__DO THIS__
In the listing below, find the line holding "front_shell();" and the line holding "bpy.context.scene.collection.objects.link(rigid_bodies[body])". Write out those two lines and all lines between, exactly, and nothing more.

——

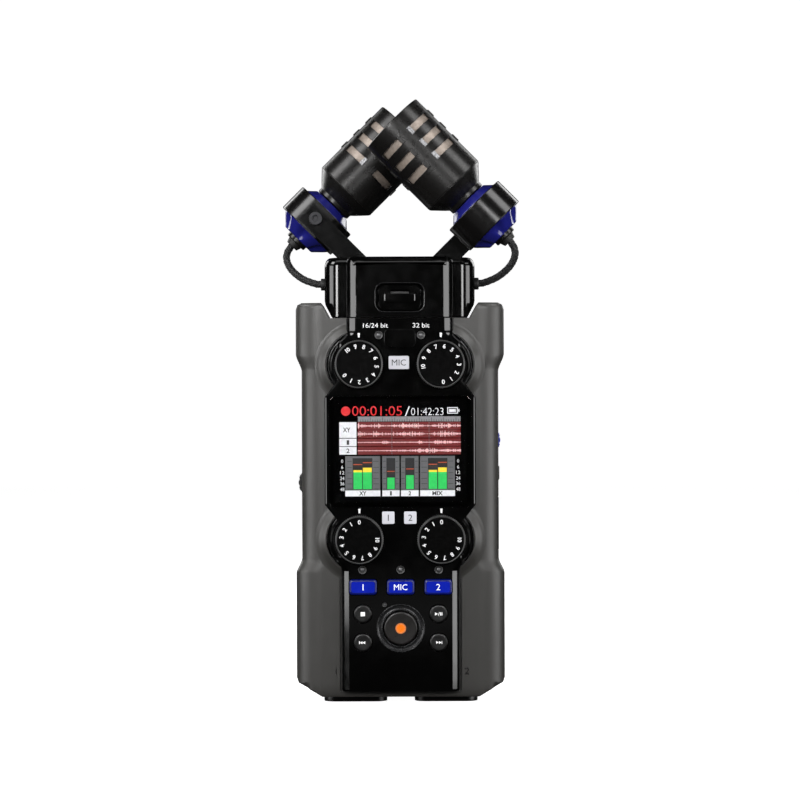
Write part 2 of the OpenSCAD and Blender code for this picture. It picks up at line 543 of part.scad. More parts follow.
// leads
function unit(v) = v / norm(v);
function cr(p, i, t) = let(a = p[max(i - 1, 0)], b = p[i], c = p[i + 1], d = p[min(i + 2, len(p) - 1)])
    0.5*((2*b) + (c - a)*t + (2*a - 5*b + 4*c - d)*t*t + (3*b - a - 3*c + d)*t*t*t);
function smooth_route(p, n) = concat([for (i = [0:len(p) - 2], k = [0:n - 1]) cr(p, i, k/n)], [p[len(p) - 1]]);
module swept_tube(p, r, sides) {
    m = len(p);
    pts = [for (i = [0:m - 1]) let(t = unit(p[min(i + 1, m - 1)] - p[max(i - 1, 0)]), u = unit(cross(t, [0, 1, 0])), v = cross(t, u))
        for (k = [0:sides - 1]) p[i] + r*(cos(360*k/sides)*u + sin(360*k/sides)*v)];
    polyhedron(pts, concat([[for (k = [0:sides - 1]) k]], [[for (k = [sides - 1:-1:0]) (m - 1)*sides + k]],
        [for (i = [0:m - 2], k = [0:sides - 1]) [i*sides + k, (i + 1)*sides + k, (i + 1)*sides + (k + 1) % sides, i*sides + (k + 1) % sides]]), convexity = 6);
}
module lead() swept_tube(smooth_route(lead_route, 3), cable_d/2, 8);
module mic_cables() color([0.04, 0.04, 0.04]) { lead(); rotate([0, 0, 180]) lead(); }

module cable_fittings() color([0.04, 0.04, 0.04]) for (a = [0, 180]) rotate([0, 0, a]) {
    at_right_mic() difference() {
        translate([0, 0, -12.6]) cylinder(r1 = 2.3, r2 = 2.9, h = 1.8);
        translate([0, 0, -13]) cylinder(r = 1.4, h = 2.1);
    }
    difference() {
        union() { xcyl(-2, 145.2, 2.1, capsule_half_w, capsule_half_w + 1.6); xcyl(-2, 145.2, 1.7, capsule_half_w - 5, capsule_half_w + 0.1); }
        xcyl(-2, 145.2, 1.5, capsule_half_w + 0.6, capsule_half_w + 3);
    }
}

front_shell();
rear_shell();
front_panel();
display_window();
display_module();
main_board();
preamp_board();
control_pots();
input_jacks();
input_collars();
battery_tray();
battery_cells();
battery_contacts();
speaker_driver();
tripod_insert();
case_screws();
indicator_lenses();
record_bezel();
capsule_socket();
usb_port();
card_socket();
audio_jacks();
key_switches();
wheel_encoders();
knob_mic_left();
knob_mic_right();
knob_input_1();
knob_input_2();
format_button();
track_button_1();
track_button_mic();
track_button_2();
record_button();
stop_button();
play_button();
rewind_button();
forward_button();
volume_wheel();
select_wheel();
power_slider();
menu_button();
battery_cover();
card_door();
capsule_latch();
capsule_front_housing();
capsule_rear_housing();
capsule_plug();
mic_arm_left();
mic_arm_right();
arm_screws();
mount_ring_left();
mount_ring_right();
suspension_mounts();
mic_barrel_left();
mic_barrel_right();
mic_tails();
mic_meshes();
mic_elements();
mic_cables();
cable_fittings();
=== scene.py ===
import json
import math
import bpy
import bmesh
import numpy as np
from mathutils import Matrix, Vector

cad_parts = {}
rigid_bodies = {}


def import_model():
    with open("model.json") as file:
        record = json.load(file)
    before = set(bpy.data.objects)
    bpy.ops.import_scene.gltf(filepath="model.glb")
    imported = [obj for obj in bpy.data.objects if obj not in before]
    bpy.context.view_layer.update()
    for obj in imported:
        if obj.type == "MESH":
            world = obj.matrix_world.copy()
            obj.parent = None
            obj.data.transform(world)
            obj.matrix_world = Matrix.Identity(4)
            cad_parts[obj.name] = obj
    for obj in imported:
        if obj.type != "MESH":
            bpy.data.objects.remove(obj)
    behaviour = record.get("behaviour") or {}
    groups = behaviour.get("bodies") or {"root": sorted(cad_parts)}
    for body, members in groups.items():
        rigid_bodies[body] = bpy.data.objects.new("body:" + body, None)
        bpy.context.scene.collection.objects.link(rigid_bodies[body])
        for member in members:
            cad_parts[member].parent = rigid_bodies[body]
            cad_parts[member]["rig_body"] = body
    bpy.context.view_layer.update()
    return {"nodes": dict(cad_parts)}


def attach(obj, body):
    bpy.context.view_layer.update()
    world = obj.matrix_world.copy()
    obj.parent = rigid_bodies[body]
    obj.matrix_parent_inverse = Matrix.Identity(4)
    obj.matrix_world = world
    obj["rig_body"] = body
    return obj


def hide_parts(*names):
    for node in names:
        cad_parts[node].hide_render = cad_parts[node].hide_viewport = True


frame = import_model()
NODE = frame["nodes"]
MM = 0.001

# ------------------------------------------------------------------ shared dimensions, in millimetres
YF, YB, YP = -17.0, 22.0, -20.5          # case front, case back, glossy panel face
KNOBS = {"knob_mic_left": (-14.05, 116.9, 8.6), "knob_mic_right": (14.05, 116.9, 6.4),
         "knob_input_1": (-14.05, 56.8, 0.0), "knob_input_2": (14.05, 56.8, 0.0)}
RING_X, RING_Z, MIC_Y = 29.3, 168.2, 12.7

# ------------------------------------------------------------------ materials
def new_mat(name):
    m = bpy.data.materials.new(name)
    m.use_nodes = True
    nt = m.node_tree
    nt.nodes.clear()
    out = nt.nodes.new("ShaderNodeOutputMaterial")
    b = nt.nodes.new("ShaderNodeBsdfPrincipled")
    nt.links.new(b.outputs[0], out.inputs[0])
    return m, nt, b

def lin(c):
    return tuple((v / 12.92 if v <= 0.04045 else ((v + 0.055) / 1.055) ** 2.4) for v in c)

def rgb(*v):
    return lin([x / 255 for x in v])

def noise_node(nt, coord, scale, detail=3.0, rough=0.55, stretch=None):
    n = nt.nodes.new("ShaderNodeTexNoise")
    n.inputs["Scale"].default_value = scale
    n.inputs["Detail"].default_value = detail
    n.inputs["Roughness"].default_value = rough
    src = coord
    if stretch:
        mp = nt.nodes.new("ShaderNodeMapping")
        mp.inputs["Scale"].default_value = stretch
        nt.links.new(coord, mp.inputs["Vector"])
        src = mp.outputs[0]
    nt.links.new(src, n.inputs["Vector"])
    return n.outputs["Fac"]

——

__OUTPUT FOR THIS TASK__
front_shell();
rear_shell();
front_panel();
display_window();
display_module();
main_board();
preamp_board();
control_pots();
input_jacks();
input_collars();
battery_tray();
battery_cells();
battery_contacts();
speaker_driver();
tripod_insert();
case_screws();
indicator_lenses();
record_bezel();
capsule_socket();
usb_port();
card_socket();
audio_jacks();
key_switches();
wheel_encoders();
knob_mic_left();
knob_mic_right();
knob_input_1();
knob_input_2();
format_button();
track_button_1();
track_button_mic();
track_button_2();
record_button();
stop_button();
play_button();
rewind_button();
forward_button();
volume_wheel();
select_wheel();
power_slider();
menu_button();
battery_cover();
card_door();
capsule_latch();
capsule_front_housing();
capsule_rear_housing();
capsule_plug();
mic_arm_left();
mic_arm_right();
arm_screws();
mount_ring_left();
mount_ring_right();
suspension_mounts();
mic_barrel_left();
mic_barrel_right();
mic_tails();
mic_meshes();
mic_elements();
mic_cables();
cable_fittings();
=== scene.py ===
import json
import math
import bpy
import bmesh
import numpy as np
from mathutils import Matrix, Vector

cad_parts = {}
rigid_bodies = {}


def import_model():
    with open("model.json") as file:
        record = json.load(file)
    before = set(bpy.data.objects)
    bpy.ops.import_scene.gltf(filepath="model.glb")
    imported = [obj for obj in bpy.data.objects if obj not in before]
    bpy.context.view_layer.update()
    for obj in imported:
        if obj.type == "MESH":
            world = obj.matrix_world.copy()
            obj.parent = None
            obj.data.transform(world)
            obj.matrix_world = Matrix.Identity(4)
            cad_parts[obj.name] = obj
    for obj in imported:
        if obj.type != "MESH":
            bpy.data.objects.remove(obj)
    behaviour = record.get("behaviour") or {}
    groups = behaviour.get("bodies") or {"root": sorted(cad_parts)}
    for body, members in groups.items():
        rigid_bodies[body] = bpy.data.objects.new("body:" + body, None)
        bpy.context.scene.collection.objects.link(rigid_bodies[body])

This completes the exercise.